Wolfram Brandes, Finanzverwaltung in Krisenzeiten. Untersuchungen zur byzantinischen Administration im 6.-9. Jahrhundert. [Forschungen zur byzantinischen Rechtsgeschichte, 25.]

  • John Haldon
From the journal Byzantinische Zeitschrift

Abstract

The history of the transformation of late Roman fiscal administrative structures into those of the middle Byzantine period have been at the centre of discussions of the nature of the Byzantine state for over a century, and not simply because they were fundamental to the ways in which late Roman and early Byzantine government could function.

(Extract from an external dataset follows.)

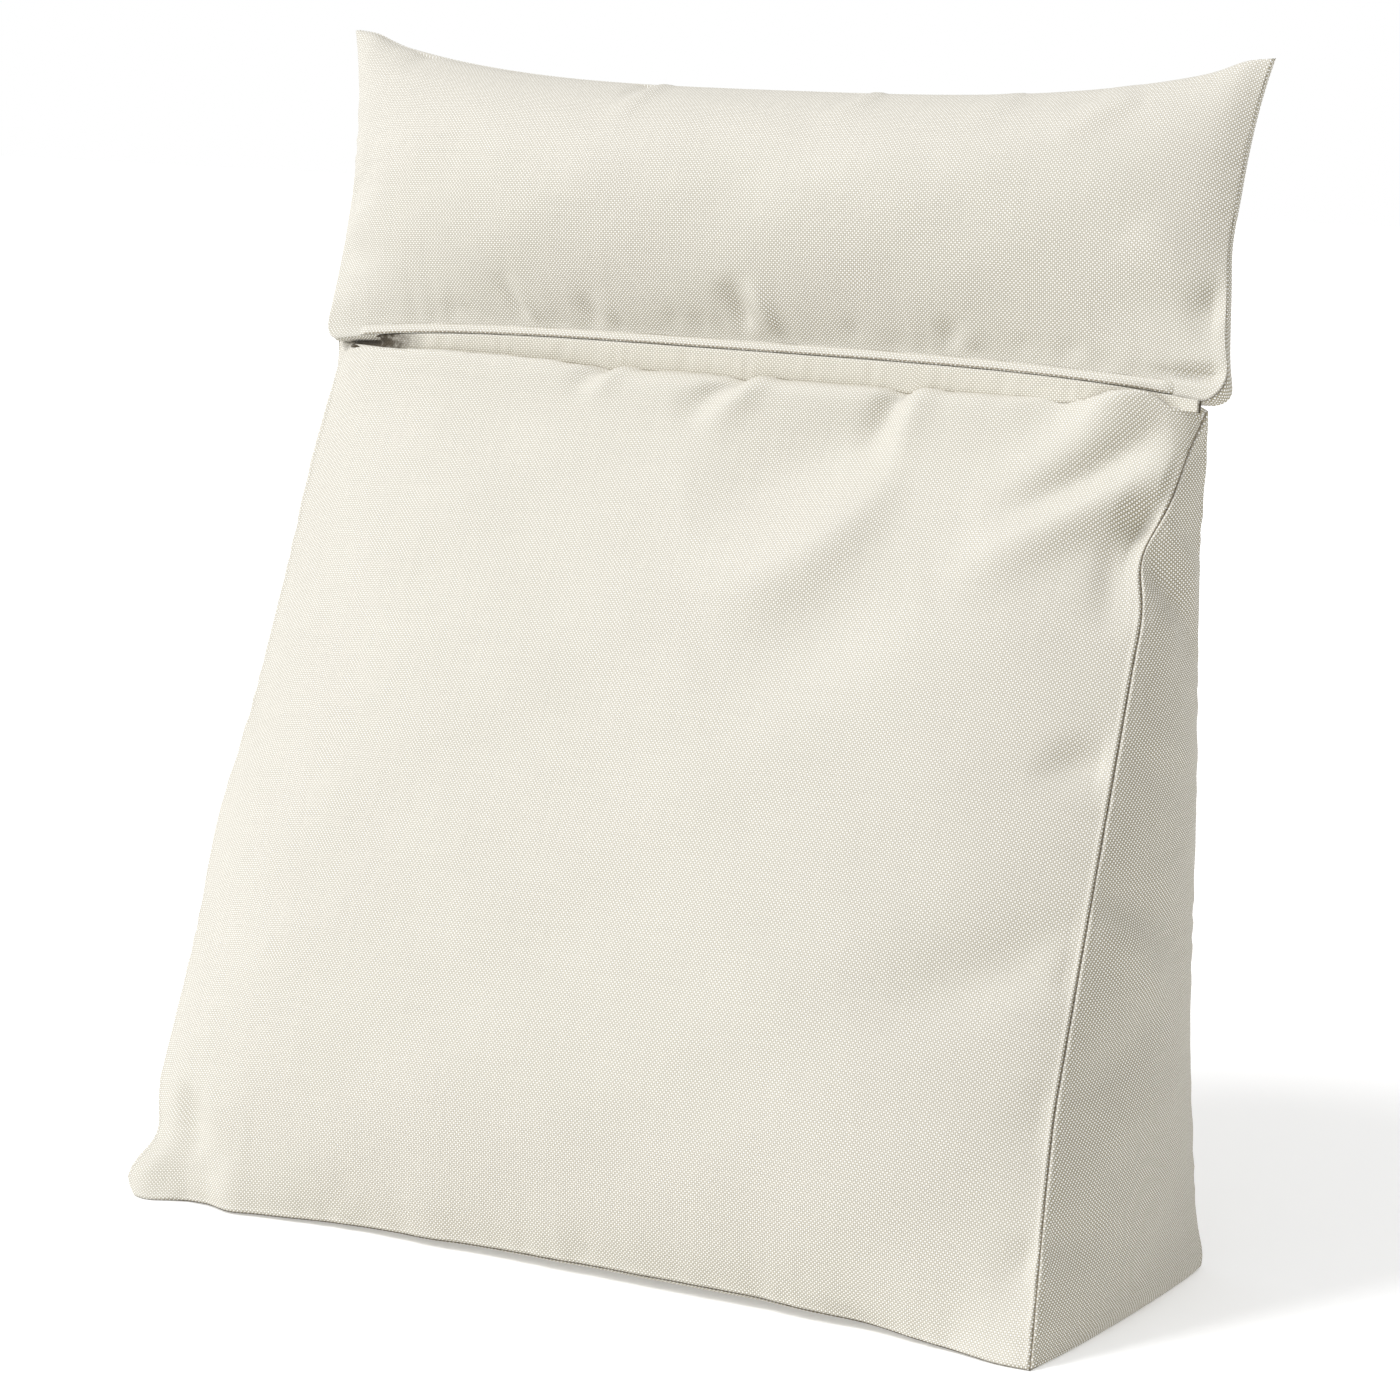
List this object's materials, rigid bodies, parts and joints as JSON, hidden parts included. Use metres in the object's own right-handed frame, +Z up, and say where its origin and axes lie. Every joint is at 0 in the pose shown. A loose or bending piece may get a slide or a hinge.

For the fiscal administration of the empire reflected both the social structure of the society in which the state was rooted as well as the logistical and environmental constraints which informed the way in which the imperial court and the emperors could run their empire. Brandes' important contribution to this discussion is perhaps one of the most significant publications yet to appear, not only because he is able to take into account all the latest research (and the literature exploited is exhaustive) but also because we now have at our disposal a far better basis in the contemporary sources than hitherto – and in particular, in the form of the vast wealth of sigillographic data which earlier scholars such as Bury or Dölger or Lemerle could only begin to appreciate.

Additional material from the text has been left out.